Straight Eye on the Queer School

Last week the New York City public school system announced it was creating a high school catering entirely to homosexual and transsexual students. Despite the fact there’s not a single school system in the country that can afford to pay its teachers a decent living wage, $3 million has been earmarked by mayor Michael Bloomberg to make the school, tentatively geared for 100 students, a reality.

Sexuality is a frightening concept. If adults have problems coming to terms with who they are as a person, can you imagine the pressures an adolescent goes through? I had enough on my plate as a 14-year-old between schoolwork and family obligations without worrying about what my sexual preference might end up being. (For the record, I’m straight.)

So why force the issue on children? What high school freshman knows with certainty she’s a lesbian? What does it say about the public school system that their solution to the discipline problem created by intolerant hotheads is shipping homosexuals off to another campus?

In theory, it is a good idea to provide an environment where a child’s sexual preference isn’t called into question. However, other prejudices exist. Sexuality isn’t strictly a Caucasian adventure — black, white, Muslim, Hindu, every race, creed and ethnicity have a homosexual population. I know gay men whose racism would make a Klansman blush, and isolating a group of gay kids won’t work because it doesn’t address other inherent prejudices they might have had in their upbringing.

Placing teenagers in school is an experiment in social engineering. Cliques form and groups make fun of others. Guess what? That’s a part of life. Fat kids get teased for being overweight. Glasses and hairstyles are instant targets. This is just how it is. It’s these kinds of environments that prepare people to confront intolerance and learn maintaining such ideologies is wrong.

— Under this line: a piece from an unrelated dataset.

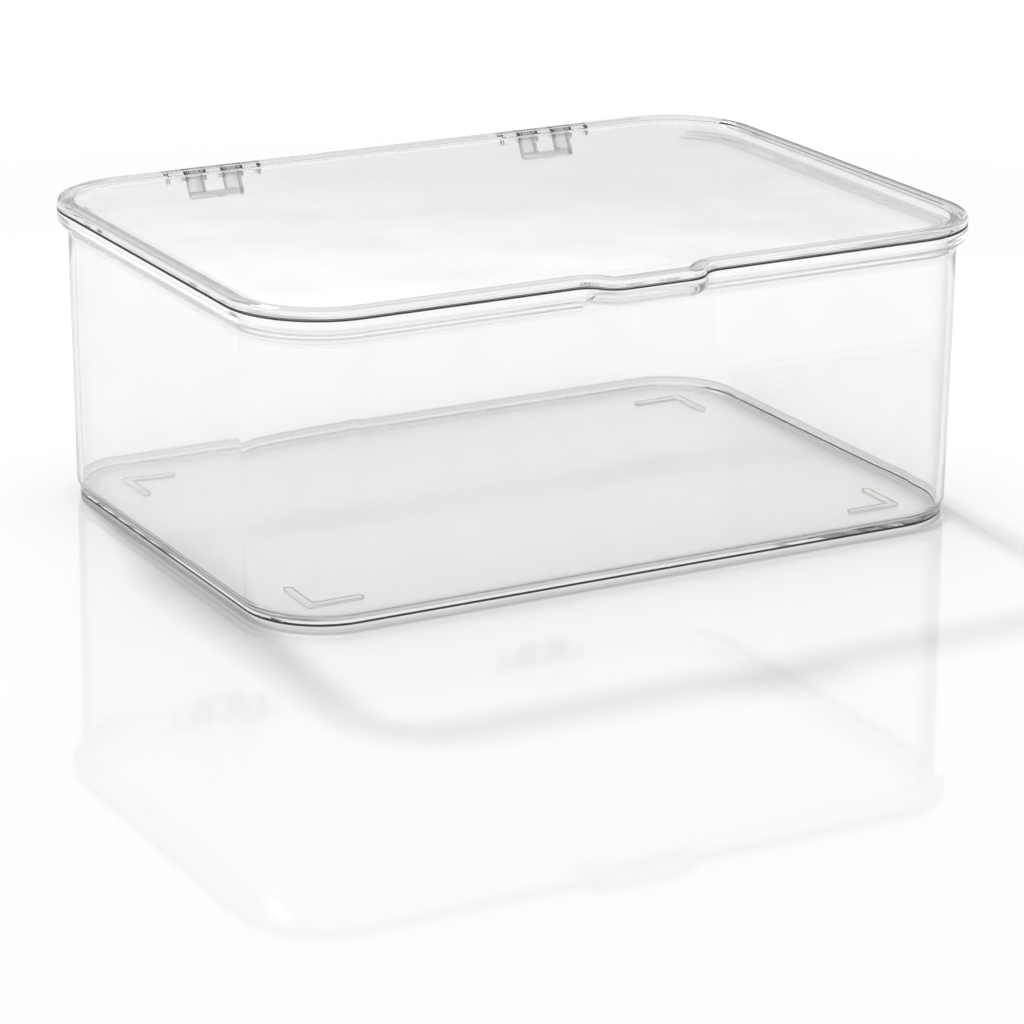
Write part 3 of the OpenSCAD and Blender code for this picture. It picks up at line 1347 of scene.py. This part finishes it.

No solution to peer ridicule should involve segregating students from one another. After a century of civil rights advances and the removal of quotas, minority groups are now doing everything in their power to close themselves off again in the name of shared “heritage.” Few groups have advocated more loudly for equality than homosexuals. Why now, when the gay lifestyle is approaching mainstream acceptance, would they voluntarily sit at the metaphorical back of the bus? How is that good for anyone?

When I was in college, there were several areas of student housing available only to blacks, Latinos, or Asians. We had the Black Student Union, a slew of Asian societies, and a host of other clubs seemingly dedicated to isolating and protecting themselves from the multiculturalism around them.

(Was there a white club? Please. Try that and you’ll be immediately branded a racist even though the concept is the same. Share the same skin color? Welcome to the club, friend. Look different? Consider yourself excluded.)

Are we so vain and ignorant a society that we think the way to learn to accept others is by turning away from them and embracing something comfortable, something familiar?

Homosexual kids have serious questions about who they are, and the last thing they need is to be completely sheltered from the rest of the world. Heads up: Putting 100 gay kids together in a classroom isn’t going to solve any problems. Bigots will hate gay people regardless of where they go to school. Eliminating this adversity will only make the children sheltered, weaker, and more vulnerable to criticism later in life.

Most important, however, is the question of how these kids even know they’re gay. What if it turns out they’re not, and they’re just confused? Who jumps in and solves that problem?

I feel if we were to take one segment of the student body and create a safe school environment for them, it should be kids of Middle Eastern descent. These children are constantly bombarded with vicious hate from ignorant assholes who have no concept of critical thinking and truly believe we live among tens of millions of potential terrorists. Those are the people who need protection, not thin-skinned gays who can’t deal with getting teased.

Maybe I’m naive to think that people should base whether or not they like you on your attitude and your presentation, not your skin color, religious background, or ethnicity. I don’t like people because they’re assholes, pure and simple. If you’re a dick, it isn’t because you’re black or white; it’s because you aren’t a good person.

In the end, though, the real question is why, when we can’t even afford schoolbooks and a decent education for our students, school districts are appropriating funds for a special-needs segment of its students. Simple math tells us this school is being put together at a cost of over $30,000 per student. To teach the same curriculum.

Here’s a radical concept: use that money to repaint schools. Hire new teachers. Purchase textbooks that aren’t grossly out of date. Repair broken facilities. Make school a source of pride instead of creating one school that serves more as fodder for newspaper columnists than as a center of learning.

What if the school is created as planned and its educational value is higher than other public schools (a safe bet considering the amount of startup revenue)? Who’s being discriminated against then? Would they open up the “gay school” at that point so that students denied a proper public education could share in the benefits?

It’s embarrassing to think, at this point in our history, with such a wealth of ideas and information at our disposal from all over the world, humanity is hell-bent on removing any progress toward humanity in favor of stilted, one-dimensional definitions of people. This situation might deserve more merit if it were in some ass-backward region of the country, but this school is set in the middle of the New York City School District. If there’s a more diverse region in the country, I haven’t found it.

We need to realize being human is about sometimes making caustic remarks. It’s about occasionally pissing someone off. You can’t please everybody. And trying to coddle someone for an imagined slight only legitimizes it.